I would find my conservatism in books and magazines, not on talk radio. My English teacher gave me George Orwell to read. Public-spirited liberal family members bought me subscriptions to The New Yorker and Harper’s. A book of the best political writing from the 1990s introduced me to people such as Andrew Ferguson, Christopher Caldwell, and Tucker Carlson in The Weekly Standard, and Thomas Fleming or Bill Kauffman at Chronicles. The first “contemporary” political book that really lit me up was Roger Scruton’s mostly neglected The Meaning of Conservatism. It was a supple text defending a primordial Tory veneration of a mixed civilizational inheritance.
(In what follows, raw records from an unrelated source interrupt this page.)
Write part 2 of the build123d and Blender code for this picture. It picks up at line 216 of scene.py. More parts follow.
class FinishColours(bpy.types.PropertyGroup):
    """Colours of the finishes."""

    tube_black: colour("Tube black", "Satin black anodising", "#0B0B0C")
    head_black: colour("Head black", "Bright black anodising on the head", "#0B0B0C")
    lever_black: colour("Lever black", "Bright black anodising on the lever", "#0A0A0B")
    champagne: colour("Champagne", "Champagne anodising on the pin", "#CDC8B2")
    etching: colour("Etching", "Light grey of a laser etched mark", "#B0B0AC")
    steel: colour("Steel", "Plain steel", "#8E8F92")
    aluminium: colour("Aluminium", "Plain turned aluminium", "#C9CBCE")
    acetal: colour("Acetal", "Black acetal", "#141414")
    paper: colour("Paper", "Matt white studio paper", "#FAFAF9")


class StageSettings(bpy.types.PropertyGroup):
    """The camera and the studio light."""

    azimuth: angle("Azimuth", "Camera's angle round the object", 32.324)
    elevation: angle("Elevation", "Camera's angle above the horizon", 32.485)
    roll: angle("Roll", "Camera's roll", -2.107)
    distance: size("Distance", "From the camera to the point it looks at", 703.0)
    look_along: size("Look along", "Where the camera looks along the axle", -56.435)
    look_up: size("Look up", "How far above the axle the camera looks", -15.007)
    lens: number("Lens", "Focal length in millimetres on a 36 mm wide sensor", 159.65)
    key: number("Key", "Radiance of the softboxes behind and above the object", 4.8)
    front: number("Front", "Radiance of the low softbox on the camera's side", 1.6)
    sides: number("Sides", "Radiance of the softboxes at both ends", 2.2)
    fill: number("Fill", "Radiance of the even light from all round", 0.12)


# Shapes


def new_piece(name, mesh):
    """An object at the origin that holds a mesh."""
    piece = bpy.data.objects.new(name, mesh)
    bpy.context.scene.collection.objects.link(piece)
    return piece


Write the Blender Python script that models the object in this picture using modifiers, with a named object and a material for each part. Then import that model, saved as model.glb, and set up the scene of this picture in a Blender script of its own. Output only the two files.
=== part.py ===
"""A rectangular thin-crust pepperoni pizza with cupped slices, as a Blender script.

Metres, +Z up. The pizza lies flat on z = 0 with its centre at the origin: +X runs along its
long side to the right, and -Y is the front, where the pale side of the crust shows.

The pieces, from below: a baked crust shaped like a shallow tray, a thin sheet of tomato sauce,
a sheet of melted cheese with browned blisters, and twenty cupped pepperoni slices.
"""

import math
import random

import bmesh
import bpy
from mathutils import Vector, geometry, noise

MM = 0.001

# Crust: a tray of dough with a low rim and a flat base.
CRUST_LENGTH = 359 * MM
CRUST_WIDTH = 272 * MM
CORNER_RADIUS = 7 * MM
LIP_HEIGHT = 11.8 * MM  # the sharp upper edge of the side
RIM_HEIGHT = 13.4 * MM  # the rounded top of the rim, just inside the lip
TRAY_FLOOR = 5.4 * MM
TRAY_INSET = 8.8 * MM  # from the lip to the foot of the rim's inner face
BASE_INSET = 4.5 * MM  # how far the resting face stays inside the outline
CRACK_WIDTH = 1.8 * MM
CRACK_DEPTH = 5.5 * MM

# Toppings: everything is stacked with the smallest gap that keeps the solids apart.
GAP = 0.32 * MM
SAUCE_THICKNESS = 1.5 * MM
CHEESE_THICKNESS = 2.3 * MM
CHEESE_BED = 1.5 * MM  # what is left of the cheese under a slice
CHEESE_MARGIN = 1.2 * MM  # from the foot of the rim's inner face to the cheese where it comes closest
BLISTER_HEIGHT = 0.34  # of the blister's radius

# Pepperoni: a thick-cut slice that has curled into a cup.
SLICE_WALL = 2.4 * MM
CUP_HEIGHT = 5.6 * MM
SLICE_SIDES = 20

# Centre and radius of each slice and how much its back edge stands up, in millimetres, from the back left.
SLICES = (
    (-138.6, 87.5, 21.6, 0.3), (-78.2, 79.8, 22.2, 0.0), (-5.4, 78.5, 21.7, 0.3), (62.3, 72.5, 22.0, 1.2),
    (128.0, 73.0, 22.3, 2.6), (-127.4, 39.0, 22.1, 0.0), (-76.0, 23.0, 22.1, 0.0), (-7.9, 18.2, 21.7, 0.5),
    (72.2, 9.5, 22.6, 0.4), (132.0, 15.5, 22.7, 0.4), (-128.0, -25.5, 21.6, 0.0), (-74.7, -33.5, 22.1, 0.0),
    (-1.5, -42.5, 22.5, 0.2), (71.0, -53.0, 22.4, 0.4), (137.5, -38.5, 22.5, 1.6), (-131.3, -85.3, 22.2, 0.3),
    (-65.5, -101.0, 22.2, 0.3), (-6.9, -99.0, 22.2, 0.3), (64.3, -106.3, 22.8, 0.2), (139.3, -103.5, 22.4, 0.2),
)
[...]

It amounted to an unsubtle conservative critique of Margaret Thatcher. Scruton saw markets replacing institutions as the object of right-wing veneration and he resisted it. He began that book with his terms: “Conservatism is a stance that may be defined without identifying it with the policies of any party. Indeed, it may be a stance that appeals to a person for whom the whole idea of party is distasteful.”

Well Amen. Irish-American, I hated Roger’s Tories more than he did. The Republican Party? I agreed with the anti-abortion stuff and I didn’t see anything worthwhile in socialism, but I’d have been happy seeing Newt Gingrich and the Bushes tossed in a burlap bag with the Clintons and a dozen cats then dropped into the Missouri River.
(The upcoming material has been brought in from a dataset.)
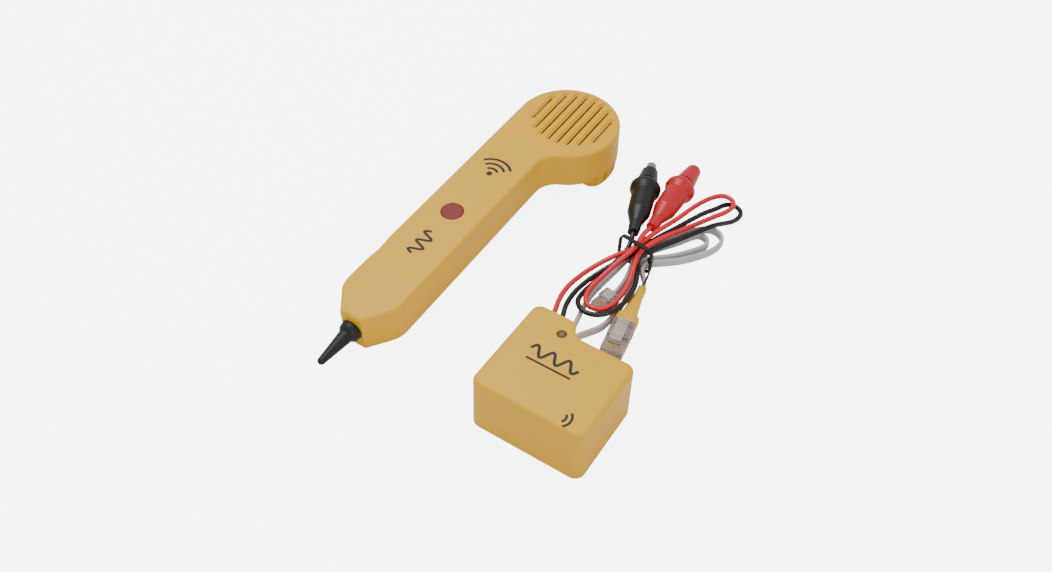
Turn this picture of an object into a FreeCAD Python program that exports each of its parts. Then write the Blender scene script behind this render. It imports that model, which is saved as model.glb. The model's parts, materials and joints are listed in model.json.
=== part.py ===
"""Tone probe kit: a hand-held inductive amplifier probe and the tone generator that goes with it.

The two instruments lie side by side on a table.  Both are cut from the same ideas: a moulded
case, a 9 V battery behind a hinged door, a circuit board, and what the hand or the cable needs.
Every piece is built in its instrument's own frame and then set down on the table.

Row frame: millimetres, +Z up, table at Z = 0.  +Y runs along the probe from its tip to its
speaker, +X runs across from the probe to the generator, and the origin is the middle of the
two instruments' footprint.
"""
import FreeCAD, Part
import math
import os

from FreeCAD import Placement, Rotation, Vector

# ---------------------------------------------------------------- driving dimensions (mm)
# Where the two instruments lie.
PROBE_X = -59.65                # the handle's centre line
PROBE_Y = 89.9485                 # the centre of the round head
GENERATOR_X = 46.85
GENERATOR_Y = -76.90

# Fits used everywhere.
GAP = 0.3                       # between pieces that move past each other
SLIP = 0.05                     # radial clearance of a pin in its hole
MOULD_WALL = 2.0                # wall of both plastic cases
EDGE_ROUND = 2.0                # rounding of the cases' top edges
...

For millions of Limbaugh listeners, someone like Scruton or one of his lesser disciples would be too deferential, too polite, and not up to the fight. Too boring. Just as with my exaggerated-for-effect image of Limbaugh, this tweedy and ruffled image would not capture the whole reality of the man or what he was about. It would miss Scruton’s moral and physical courage leading seminars in the Eastern Bloc. It would miss his sometimes-acid humor. Scruton once wrote about the moral philosopher Peter Singer: “It has been said of him, as he indelicately reminds us in the preface, that he is ‘the most influential living philosopher,’ and this is perhaps true. But the influence has been purchased at the cost of the philosophy. After all, there was a sense in which Mao was the most influential living poet, and Hitler the most influential living painter.”

I’m not sure Limbaugh ever achieved an insult so insulting as that.
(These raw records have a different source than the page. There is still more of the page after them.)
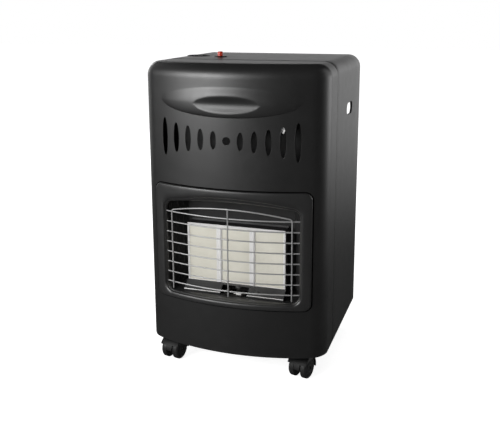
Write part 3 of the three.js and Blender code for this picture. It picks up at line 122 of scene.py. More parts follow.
TRAY_HALVES = ((-TRAY_HALF_WIDTH, PILOT_GAP[0]), (PILOT_GAP[1], TRAY_HALF_WIDTH))
BURNER_COVER = {"inset": 0.5, "drop": 0.4, "rear": 36, "lip": 4}
SHELL_WALL = ((162.2, 2.0), (128.3, 45.8))  # a side wall's front and rear
RIB_PLACES = (0.22, 0.4, 0.58, 0.76)
RIB_SPAN = (202, 388)
RIB_DIAMETER = 3.6

# Controls
CONTROL = (-160, 203)
DISH = {"radius": 25, "flange": 3, "depth": 18, "wall": 1.5, "hole": 5.5}
KNOB = {"radius": 19, "proud": 3, "travel": 4, "hole": 4, "ribs": 32, "rib": 0.35}
POINTER = {"half": 0.6, "start": 6, "end": 14, "deep": 0.3}
IGNITER = (-95, 180)
BUTTON = {"radius": 6.5, "proud": 12.5, "travel": 7, "sunk": 6}
BEZEL = {"radius": 16, "barrel": 10, "base": 670}

# Rear cover
COVER = {"x": 197.5, "base": 63.2, "top": 500, "flange": 1, "sheet": THIN_SHEET}
COVER_FLANGE_BASE = 17  # how far above the cover's foot its side flanges start
FIELD = {"margin": 17, "top": 448, "press": 2.4, "slope": 3, "radius": 12}
LOUVRE = {"x": 88, "width": 130, "height": 9, "deep": 7, "rows": 6, "pitch": 34, "base": 150}
FINGER_SLOT = {"width": 96, "height": 24, "z": 474}

# Casters
STEM_X = 158
STEM_FRONT_Y = 38
STEM_REAR_Y = 322
TRAIL = 20
WHEEL = {"radius": 25, "width": 15, "inner": 8.2, "hole": 3.3}
HOOD = {"web": 7.5, "side": 23.6, "inner": 26, "outer": 28.5, "start": -12, "end": 150}
BOSS = {"hole": 5.8, "radius": 7.9, "base": 36, "top": 59.4}
CASTERS = {
    "front_left": (-STEM_X, STEM_FRONT_Y, -8),
    "front_right": (STEM_X, STEM_FRONT_Y, -13),
    "rear_left": (-STEM_X, STEM_REAR_Y, -6),
    "rear_right": (STEM_X, STEM_REAR_Y, -11),
}

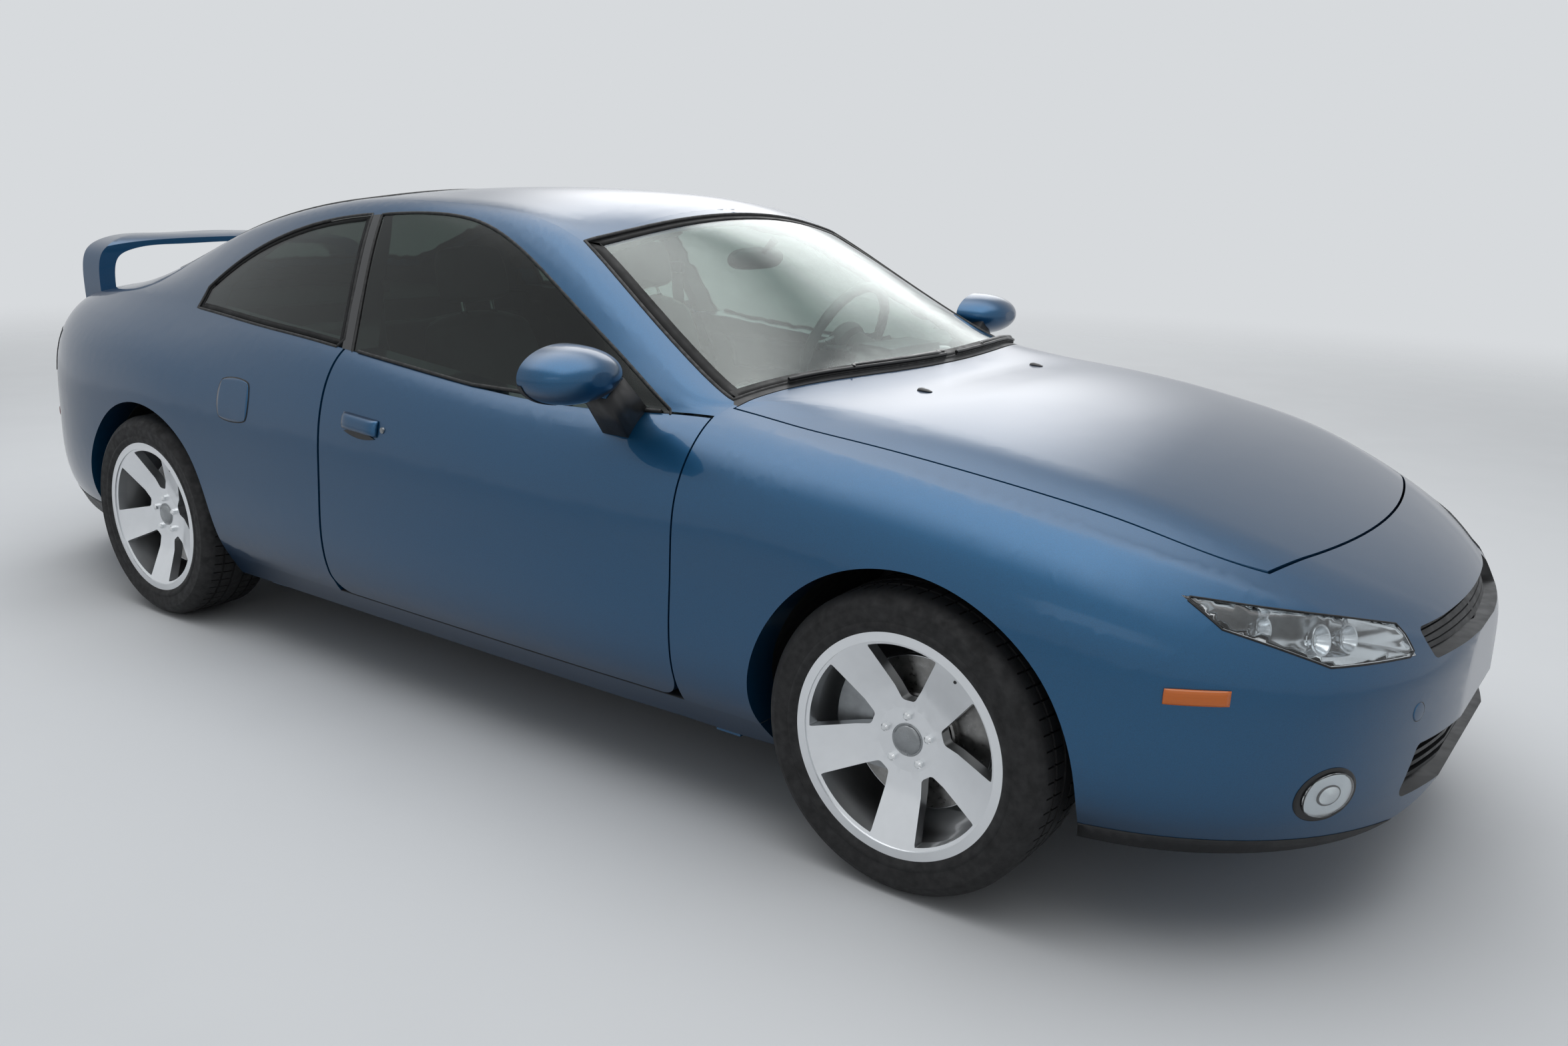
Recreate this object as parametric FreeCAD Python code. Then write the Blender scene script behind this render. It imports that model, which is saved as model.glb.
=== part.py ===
"""Two-door coupe car. Millimetres, X forward, Y to the car's left, Z up.

The origin is on the ground, midway along the car and on its centre plane.
The body is skinned from cross sections in one table. Each panel is a region of that skin, as thick
as the whole wall or door, cut along the real shut lines. A prism's outline is drawn in side view
(X, Z), in plan (X, Y) or from the front (Y, Z).
"""
import FreeCAD, Part
import math
import os

V = FreeCAD.Vector

# Driving dimensions
LENGTH = 4814.0
WIDTH = 1830.0
HEIGHT = 1380.0
WHEELBASE = 2788.0
FRONT_OVERHANG = 902.0
TRACK = 1560.0
TYRE_RADIUS = 326.0
TYRE_WIDTH = 240.0
RIM_RADIUS = 229.0
ARCH_GAP = 46.0
SHUT_GAP = 5.0

FRONT_AXLE_X = LENGTH / 2 - FRONT_OVERHANG
REAR_AXLE_X = FRONT_AXLE_X - WHEELBASE
WHEEL_Y = TRACK / 2
AXLE_Z = TYRE_RADIUS
ARCH_RADIUS = TYRE_RADIUS + ARCH_GAP

# The section table and the outlines below are drawn for a body of this size
DRAWN_LENGTH = 4814.0
DRAWN_WIDTH = 1830.0
DRAWN_HEIGHT = 1380.0
KX = LENGTH / DRAWN_LENGTH
KY = WIDTH / DRAWN_WIDTH
KZ = HEIGHT / DRAWN_HEIGHT

# Body sections, left half: station, then sill, waist, upper side, belt or shoulder and rail or
# bonnet points, the height at the centre, and the lean of the skin below and above the belt in
# degrees from upright
COLUMNS = ("x", "sy", "sz", "wy", "wz", "uy", "uz", "by", "bz", "ry", "rz", "cz", "lo", "up")
SECTIONS = [
    (2407, 150, 330, 175, 470, 160, 520, 120, 548, 70, 560, 566, 60, 75),
    (2375, 320, 268, 350, 480, 325, 545, 262, 582, 160, 600, 609, 62, 76),
    (2330, 440, 240, 480, 490, 448, 562, 372, 610, 240, 637, 650, 63, 77),
    (2265, 545, 225, 600, 500, 562, 585, 470, 645, 310, 676, 692, 64, 78),
    (2180, 632, 215, 698, 510, 660, 610, 560, 682, 380, 718, 736, 64, 78),
    (2080, 700, 208, 776, 520, 738, 640, 632, 720, 440, 762, 781, 64, 78),
    (1970, 748, 203, 836, 530, 800, 665, 694, 756, 490, 803, 825, 64, 78),
    (1850, 775, 200, 878, 540, 846, 690, 742, 788, 525, 840, 864, 63, 77),
    (1700, 795, 200, 906, 550, 878, 712, 772, 819, 545, 872, 897, 62, 76),
    (1505, 800, 200, 915, 560, 892, 732, 782, 850, 560, 904, 926, 62, 76),
    (1300, 797, 197, 911, 562, 890, 752, 776, 875, 570, 926, 944, 62, 74),
    (1130, 795, 193, 905, 562, 884, 764, 768, 889, 585, 938, 954, 62, 70),
    (1000, 795, 190, 902, 560, 879, 769, 762, 900, 652, 940, 1003, 62, 62),
    (880, 795, 190, 902, 560, 877, 770, 762, 904, 720, 936, 1072, 61, 52),
    (700, 800, 190, 904, 560, 880, 765, 788, 893, 690, 1018, 1174, 58, 38),
    (500, 802, 190, 905, 560, 882, 762, 798, 888, 648, 1133, 1280, 56, 30),
    (250, 803, 190, 905, 560, 884, 765, 802, 895, 594, 1276, 1353, 55, 27),
    (0, 803, 190, 905, 560, 885, 770, 802, 912, 576, 1326, 1376, 54, 26),
    (-300, 803, 190, 904, 565, 884, 780, 796, 938, 574, 1336, 1380, 54, 26),
    (-600, 803, 190, 903, 570, 882, 792, 784, 958, 572, 1322, 1366, 53, 27),
    (-900, 805, 192, 903, 585, 880, 810, 764, 974, 566, 1278, 1337, 50, 30),
    (-1200, 808, 195, 906, 598, 876, 832, 732, 990, 556, 1206, 1280, 44, 38),
    (-1500, 800, 205, 898, 602, 860, 850, 698, 1000, 545, 1106, 1190, 48, 46),
    (-1800, 775, 220, 866, 600, 822, 852, 662, 990, 522, 1026, 1084, 58, 64),
    (-1960, 745, 230, 817, 595, 778, 848, 630, 978, 492, 1002, 1034, 66, 78),
    (-2100, 700, 240, 749, 590, 716, 836, 588, 962, 450, 986, 1012, 68, 80),
    (-2210, 640, 248, 672, 585, 642, 816, 530, 942, 400, 968, 997, 68, 80),
    (-2300, 555, 258, 574, 575, 547, 785, 455, 905, 340, 938, 966, 68, 80),
    (-2355, 450, 275, 465, 565, 442, 735, 365, 845, 265, 875, 897, 68, 80),
    (-2390, 310, 305, 324, 550, 307, 670, 250, 745, 180, 768, 782, 68, 80),
    (-2407, 140, 360, 150, 530, 141, 600, 110, 640, 75, 652, 659, 68, 80),
]
SIDE_PARAMS = [0.0, 0.14, 0.45, 0.75, 1.0]
TOP_PARAMS = [0.0, 0.10, 0.23, 0.30, 0.36, 0.43, 0.5]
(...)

It is obvious that voting blocs of 70 or 80 million Americans cannot be adequately represented by one face or one type of character. They can’t be represented by one class type. To the extent that the populists like Limbaugh and Donald Trump have become the face of conservative politics, they have driven away people who are otherwise conservative but cannot imagine trucking along with people who say “Feminazis.” But similarly, too much dramatized retching and sniffing at populism among the bow-tie wearing, Edmund Burke-quoting intellectual weirdos that make up conservative intellectuals will drive the dittoheads into rebellion or into political non-participation. This relationship between these factions will never, ever be comfortable, and only rarely will it be fun. And yet it is necessary.

If anything, considering the place of Rush Limbaugh in his nation’s political life is to realize that conservatism has been late to develop a voice that cuts in somewhere between its aloof intellectuals and aggro broadcasters. Conservatism is still searching for a middlebrow voice. Perhaps it is starting to emerge on the podcasts like those hosted by Ricochet and National Review. The effort to conserve, Limbaugh well knew, was an effort to build something new.